Wie steht es um mobile Angebote?

Der Medienkonsum wird sich immer mehr auf Smartphones und Tablets verlagern. Deshalb versuchen Kabelnetzbetreiber ihren Kunden auch unterwegs hohe Bandbreiten anzubieten. Unitymedia baut deshalb öffentliche Wlan-Netze in großen Städten aus. Zugleich hat das Unternehmen private Wlan-Router von Nutzern auch für andere Kunden geöffnet und sie damit zu Hotspots gemacht. Doch das hat dem Unternehmen viel Ärger eingebracht.

Wer wehrt sich gegen die vielen neuen Hotspots?

Verbraucherschützer klagen dagegen. Die Router sollen ohne Einwilligung der Kunden zu Hotspots werden. Das bestehende Vertragsverhältnis werde unzulässig erweitert, „weil der Router des Kunden automatisch in einen Hotspot umfunktioniert wird, wenn dieser nicht widerspricht“, erklärt Wolfgang Schuldzinski, Vorstand der Verbraucherzentrale NRW.

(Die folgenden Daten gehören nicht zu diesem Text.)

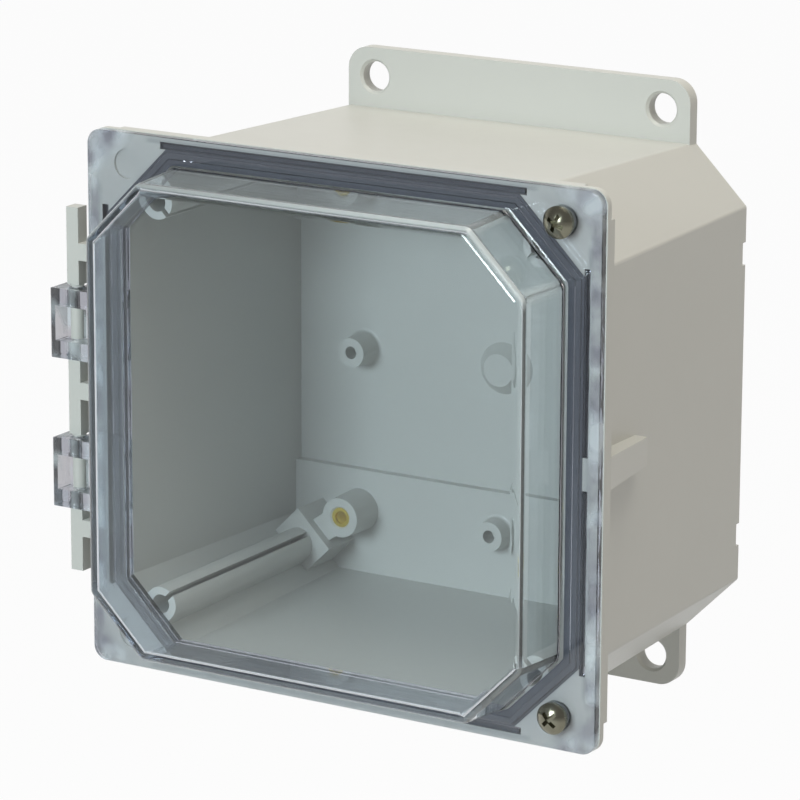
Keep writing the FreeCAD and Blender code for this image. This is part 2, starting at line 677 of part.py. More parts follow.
def small_boss_root(edge):
    """True for the ring where a plain boss meets the floor or one of its raised bands."""
    if edge.Curve.TypeId != "Part::GeomCircle":
        return False
    centre, ring = edge.Curve.Center, edge.Curve.Radius
    on_floor = at_depth(edge, floor_depth) or at_depth(edge, band_depth)
    return (on_floor and min(abs(centre.x), abs(centre.z)) < 1e-4
            and number(s.small_boss_radius) < ring < 2 * number(s.small_boss_radius))


def base_channels(body):
    """Everything cut into the face of the rim."""
    face = front_sketch(body, "channel_outlines", s.base_depth)
    half = s.channel_width / 2
    side = s.body_front_width / 2 + s.channel_offset
    top = s.body_front_height / 2 + s.channel_offset
    for line in channel_lines():
        rectangle(face, *channel_box(line, side, top, half, Size(0.0, "0.0")))
    pocket(body, "channels", face, s.channel_depth)
    rooms = front_sketch(body, "retainer_rooms", s.base_depth)
    for k in (1, -1):
        circle(rooms, screw_across, k * screw_up, s.retainer_radius + s.retainer_room)
    pocket(body, "retainer_recesses", rooms, s.base_depth - insert_face)
    seats = front_sketch(body, "corner_insert_seats", insert_face)
    for k in (1, -1):
        circle(seats, screw_across, k * screw_up, s.corner_insert_radius + s.insert_fit)
    pocket(body, "corner_insert_bores", seats, s.corner_insert_length)
    spare = front_sketch(body, "spare_recess_rings", s.base_depth)
    for k in (1, -1):
        circle(spare, -screw_across, k * screw_up, s.retainer_radius + s.retainer_room)
    pocket(body, "spare_recesses", spare, s.spare_recess)


def channel_lines():
    """Name of each straight channel: the right one is split at the latch boss."""
    return ["top", "bottom", "left", "right_upper", "right_lower"]


def channel_box(line, side, top, half, shorter):
    """Left, right, low and high of a channel, or of the rib that hangs in it."""
    run_x = s.body_front_width / 2 - s.body_front_leg + s.channel_overrun - shorter
    run_z = s.body_front_height / 2 - s.body_front_leg + s.channel_overrun - shorter
    land = s.latch_boss_height / 2 + shorter
    boxes = {
        "top": (-run_x, run_x, top - half, top + half),
        "bottom": (-run_x, run_x, -top - half, -top + half),
        "left": (-side - half, -side + half, -run_z, run_z),
        "right_upper": (side - half, side + half, s.latch_boss_up + land, run_z),
        "right_lower": (side - half, side + half, -run_z, s.latch_boss_up - land),
    }
    return boxes[line]


def make_cover():
    """Clear cover: flange, raised hollow window and two snap knuckles."""
    body = new_body("cover")
    plate = front_sketch(body, "flange_outline", cover_back)
    rounded_rectangle(plate, cover_half_width, cover_half_height, s.cover_corner_radius)
    pad(body, "flange", plate, s.flange_thickness)
    soften(body, "flange_edge", "Fillet", s.flange_edge_radius,
           lambda edge: at_depth(edge, cover_front))
    cover_window(body)
    cover_knuckles(body)
    cover_back_face(body)
    return body


def window_octagon(sketch, depth, inset):
    """The raised window's section at a depth, moved in by an inset."""
    share = (window_front - depth) / s.window_rise
    half_width = (window_front_width + (window_root_width - window_front_width) * share) / 2
    half_height = (window_front_height + (window_root_height - window_front_height) * share) / 2
    leg = window_front_leg + (window_root_leg - window_front_leg) * share
    octagon(sketch, half_width - inset, half_height - inset, leg - inset * LEG_LOSS)


def cover_window(body):
    root = front_sketch(body, "window_root", cover_front)
    window_octagon(root, cover_front, 0.0)
    front = front_sketch(body, "window_face", window_front)
    window_octagon(front, window_front, 0.0)
    loft(body, "window", root, front)
    soften(body, "window_edges", "Fillet", s.window_edge_radius,
           lambda edge: max(-p.y for p in ends(edge)) > number(window_front) - 1e-4)
    inner_depth = window_front - s.window_wall
    inner_root = front_sketch(body, "window_mouth", cover_back)
    window_octagon(inner_root, cover_back, s.window_wall)
    inner_front = front_sketch(body, "window_inner_face", inner_depth)
    window_octagon(inner_front, inner_depth, s.window_wall)
    loft(body, "window_hollow", inner_root, inner_front, cut=True)
    soften(body, "window_inner_edges", "Fillet", s.window_inner_radius,
           lambda edge: at_depth(edge, inner_depth))
    soften(body, "window_foot", "Fillet", s.window_foot_radius,
           lambda edge: at_depth(edge, cover_front)
           and max(abs(p.x) for p in ends(edge)) < number(window_root_width) / 2 + 1e-4
           and max(abs(p.z) for p in ends(edge)) < number(window_root_height) / 2 + 1e-4)


def cover_knuckles(body):
    outer, inner = pin_x - s.knuckle_outer, pin_x + s.knuckle_inner
    half = s.knuckle_height / 2
    blocks = front_sketch(body, "knuckle_outlines", cover_front)
    bridges = front_sketch(body, "bridge_outlines", cover_front)
    windows = front_sketch(body, "knuckle_window_outlines", cover_front)
    for middle in knuckle_middles():
        rectangle(blocks, outer, inner, middle - half, middle + half)
        rectangle(bridges, inner - REACH, -cover_half_width + REACH, middle - half, middle + half)
        rectangle(windows, outer + s.knuckle_wall, -cover_half_width - s.cover_inset,
                  middle - s.knuckle_window / 2, middle + s.knuckle_window / 2)
    pad(body, "bridges", bridges, s.flange_thickness, to_wall=True)
    pad(body, "knuckles", blocks, s.knuckle_depth, to_wall=True)
    soften(body, "knuckle_edges", "Fillet", s.knuckle_edge_radius,
           lambda edge: all(abs(p.x - number(outer)) < 1e-4 for p in ends(edge)))
    pocket(body, "knuckle_windows", windows, cover_front - pin_depth)
    bore = sketch_on(body, "XY_Plane", "knuckle_bore_ring")
    circle(bore, pin_x, -pin_depth, s.hinge_pin_radius + s.hinge_clearance)
    pocket(body, "knuckle_bores", bore, rim_height, middle=True)
    slot = sketch_on(body, "XY_Plane", "snap_slot_outline")
    rectangle(slot, pin_x - s.snap_slot / 2, pin_x + s.snap_slot / 2, -pin_depth,
              -pin_depth + s.knuckle_depth)
    pocket(body, "snap_slots", slot, rim_height, middle=True)


def cover_back_face(body):
    """Gasket groove, ribs and screw holes, worked from the back of the flange."""
    groove = front_sketch(body, "gasket_groove_outline", cover_back)
    gasket_ring(groove)
    pocket(body, "gasket_groove", groove, s.gasket_groove, to_front=True)
    ribs = front_sketch(body, "rib_outlines", cover_back)
    side = s.body_front_width / 2 + s.channel_offset
    top = s.body_front_height / 2 + s.channel_offset
    end_gap = (s.channel_width - s.rib_width) / 2
    for line in channel_lines():
        if line != "left":
            rectangle(ribs, *channel_box(line, side, top, s.rib_width / 2, end_gap))
    pad(body, "ribs", ribs, s.rib_height, to_wall=True)
    holes = front_sketch(body, "screw_hole_rings", cover_front)
    for k in (1, -1):
        circle(holes, screw_across, k * screw_up, s.screw_hole_radius)
    pocket(body, "screw_holes", holes, s.flange_thickness)


def gasket_ring(sketch):
    """Outer and inner line of the gasket, beside the body's outer line."""
    for shift in (s.gasket_inset - s.gasket_width / 2, s.gasket_inset + s.gasket_width / 2):
        body_octagon(sketch, s.base_depth, shift)


def make_gasket():
    body = new_body("gasket")
    ring = front_sketch(body, "gasket_outline", s.base_depth + s.gasket_relief)
    gasket_ring(ring)
    pad(body, "gasket_ring", ring, s.seat_gap + s.gasket_groove - s.gasket_relief)
    return body


def make_screw(label, z, turn):
    """Pan head machine screw with a cross recess; its own origin is the seat under the head."""
    body = new_body(label)
    profile = sketch_on(body, "XY_Plane", f"{label}_profile")
    tip, shank = s.screw_length, s.screw_shank_radius
    head, edge = s.screw_head_radius, -s.screw_head_edge
    crown = edge - s.screw_head_dome
    dome = (head * head + s.screw_head_dome * s.screw_head_dome) / (2 * s.screw_head_dome)
    bevel = shank / 4
    axis = Size(0.0, "0.0")
    points = [(axis, crown), (axis, tip), (shank - bevel, tip), (shank, tip - bevel),
              (shank, axis), (head, axis), (head, edge)]
    lines = [profile.addGeometry(Part.LineSegment(vector(*a), vector(*b)), False)
             for a, b in zip(points, points[1:])]
    for line, start in zip(lines, points):
        fix_point(profile, line, 1, *start)
    fix_point(profile, lines[-1], 2, *points[-1])
    for line, following in zip(lines, lines[1:]):
        profile.addConstraint(Sketcher.Constraint("Coincident", line, 2, following, 1))
    sweep = math.asin(number(head) / number(dome))
    ring = Part.Circle(vector(0, crown + dome), FreeCAD.Vector(0, 0, 1), number(dome))
    arc = profile.addGeometry(Part.ArcOfCircle(ring, -math.pi / 2, sweep - math.pi / 2), False)
    profile.addConstraint(Sketcher.Constraint("Coincident", arc, 1, lines[0], 1))
    profile.addConstraint(Sketcher.Constraint("Coincident", arc, 2, lines[-1], 2))
    fix_size(profile, "Radius", dome, arc)
    turned = body.newObject("PartDesign::Revolution", f"{label}_turned")
    turned.Profile = profile
    turned.ReferenceAxis = (profile, ["V_Axis"])
    turned.Angle = 360
    built(body, turned, True)
    cross = front_sketch(body, f"{label}_cross", -crown)
    arm, half = s.screw_recess_arm, s.screw_recess_width / 2
    outline(cross, [
        (arm, -half), (arm, half), (half, half), (half, arm), (-half, arm), (-half, half),
        (-arm, half), (-arm, -half), (-half, -half), (-half, -arm), (half, -arm), (half, -half),
    ])
    pocket(body, f"{label}_recess", cross, s.screw_recess_depth)
    place(body, screw_across, cover_front + s.seal_washer_thickness, z)
    body.Placement.Rotation = FreeCAD.Rotation(FreeCAD.Vector(0, 1, 0), number(turn))
    return body


def place(piece, x, depth, z):
    bind(piece, "Placement.Base.x", x)
    bind(piece, "Placement.Base.y", -depth)
    bind(piece, "Placement.Base.z", z)


def make_ring(label, radius, bore, length, x, depth, z):
    """Ring or sleeve whose axis points to the front, its back end at the given depth."""
    parts = []
    for suffix, size, extra in (("outside", radius, 0.0), ("bore", bore, REACH)):
        part = doc.addObject("Part::Cylinder", f"{label}_{suffix}")
        bind(part, "Radius", size)
        bind(part, "Height", length + 2 * extra)
        part.Placement.Base.z = -extra
        parts.append(part)
    ring = doc.addObject("Part::Cut", label)
    ring.Label = label
    ring.Base, ring.Tool = parts
    ring.Placement.Rotation = FreeCAD.Rotation(FreeCAD.Vector(1, 0, 0), 90)
    place(ring, x, depth, z)
    return ring


def make_fasteners():
    """Screws, washers, retainers and threaded inserts."""
    pieces = []
    for name, k, turn in (("upper", 1, s.screw_turn_upper), ("lower", -1, s.screw_turn_lower)):
        z = k * screw_up
        pieces.append(make_screw(f"cover_screw_{name}", z, turn))
        pieces.append(make_ring(f"sealing_washer_{name}", s.seal_washer_radius, s.seal_washer_bore,
                                s.seal_washer_thickness, screw_across, cover_front, z))
        pieces.append(make_ring(f"screw_retainer_{name}", s.retainer_radius, s.retainer_bore,
                                s.retainer_thickness, screw_across,
                                cover_back - s.retainer_thickness, z))
        pieces.append(make_ring(f"cover_insert_{name}", s.corner_insert_radius, s.corner_insert_bore,
                                s.corner_insert_length, screw_across,
                                insert_face - s.corner_insert_length, z))
    sides = {1: "right", -1: "left"}
    heights = {1: "upper", -1: "lower"}
    for i, k, x, z in four_ways(s.panel_pitch_across / 2, s.panel_pitch_up / 2):
        pieces.append(make_ring(f"panel_insert_{heights[k]}_{sides[i]}", s.panel_insert_radius,
                                s.panel_insert_bore, s.panel_insert_length, x,
                                s.panel_boss_top - s.panel_insert_sink - s.panel_insert_length, z))
    return pieces


def check_and_write(pieces):
    """Stop on any failed object or bad shape, then write one STEP file for each piece."""
    doc.recompute()
    failed = [item.Name for item in doc.Objects if {"Invalid", "Error"} & set(item.State)]
    if failed:
        raise RuntimeError(f"failed objects: {failed}")
    for piece in pieces:
        if piece.Shape.isNull() or not piece.Shape.isValid():
            raise RuntimeError(f"{piece.Label} has a bad shape")
        if len(piece.Shape.Solids) != 1:
            raise RuntimeError(f"{piece.Label} has {len(piece.Shape.Solids)} solids")
    os.makedirs("parts", exist_ok=True)
    for piece in pieces:
        piece.Shape.exportStep(f"parts/{piece.Label}.step")
        print(f"{piece.Label}: {piece.Shape.Volume / 1000:.2f} cm3")


check_and_write([make_base(), make_cover(), make_gasket()] + make_fasteners())
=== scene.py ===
"""Hinged clear-cover enclosure: finishes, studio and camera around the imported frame."""

import json
import logging
import math
from dataclasses import dataclass
from enum import Enum
from functools import reduce
from typing import Any, Mapping

import bmesh
import bpy
from mathutils import Matrix, Vector
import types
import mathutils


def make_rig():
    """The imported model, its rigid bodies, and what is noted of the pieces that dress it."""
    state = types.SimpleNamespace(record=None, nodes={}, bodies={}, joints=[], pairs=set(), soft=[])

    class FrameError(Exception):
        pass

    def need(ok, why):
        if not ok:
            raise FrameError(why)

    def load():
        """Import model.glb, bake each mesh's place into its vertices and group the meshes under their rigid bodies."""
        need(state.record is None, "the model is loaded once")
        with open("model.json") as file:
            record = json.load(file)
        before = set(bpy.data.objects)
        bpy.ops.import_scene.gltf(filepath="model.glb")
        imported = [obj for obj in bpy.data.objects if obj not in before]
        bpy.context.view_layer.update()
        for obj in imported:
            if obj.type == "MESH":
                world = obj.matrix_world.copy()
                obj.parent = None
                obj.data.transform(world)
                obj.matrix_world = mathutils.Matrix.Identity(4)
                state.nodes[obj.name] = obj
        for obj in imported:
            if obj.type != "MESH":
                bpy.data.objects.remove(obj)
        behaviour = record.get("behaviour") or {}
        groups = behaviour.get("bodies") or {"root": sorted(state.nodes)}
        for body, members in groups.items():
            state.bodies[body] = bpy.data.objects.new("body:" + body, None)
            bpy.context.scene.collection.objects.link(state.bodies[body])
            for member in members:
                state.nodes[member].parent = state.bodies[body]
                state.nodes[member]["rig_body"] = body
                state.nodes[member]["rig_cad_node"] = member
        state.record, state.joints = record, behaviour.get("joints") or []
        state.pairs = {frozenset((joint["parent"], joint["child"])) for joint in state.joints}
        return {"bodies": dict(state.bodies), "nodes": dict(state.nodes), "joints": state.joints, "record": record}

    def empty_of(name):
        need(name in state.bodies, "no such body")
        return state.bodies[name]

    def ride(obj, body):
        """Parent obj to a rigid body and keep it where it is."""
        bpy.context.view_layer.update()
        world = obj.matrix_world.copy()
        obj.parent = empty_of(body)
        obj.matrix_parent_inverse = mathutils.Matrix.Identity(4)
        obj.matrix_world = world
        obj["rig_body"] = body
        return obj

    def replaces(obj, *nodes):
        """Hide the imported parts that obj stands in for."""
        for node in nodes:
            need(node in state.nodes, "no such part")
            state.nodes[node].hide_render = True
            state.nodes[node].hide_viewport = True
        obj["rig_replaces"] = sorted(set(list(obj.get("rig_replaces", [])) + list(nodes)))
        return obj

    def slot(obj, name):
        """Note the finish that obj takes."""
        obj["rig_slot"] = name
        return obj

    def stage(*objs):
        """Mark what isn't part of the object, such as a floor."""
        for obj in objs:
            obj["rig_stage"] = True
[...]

Ein langwieriges, kompliziertes Verfahren steht da an, während die Unity-Manager hoffen, dass sich die Kunden von dem Hotspot-Konzept überzeugen lassen. Für die Umstellung sei zudem keine explizite Zustimmung nötig, da sich die Sendeleistung des Routers nicht verändere und die Kunden den Hotspot jederzeit selbst abschalten könnten, so ein Sprecher.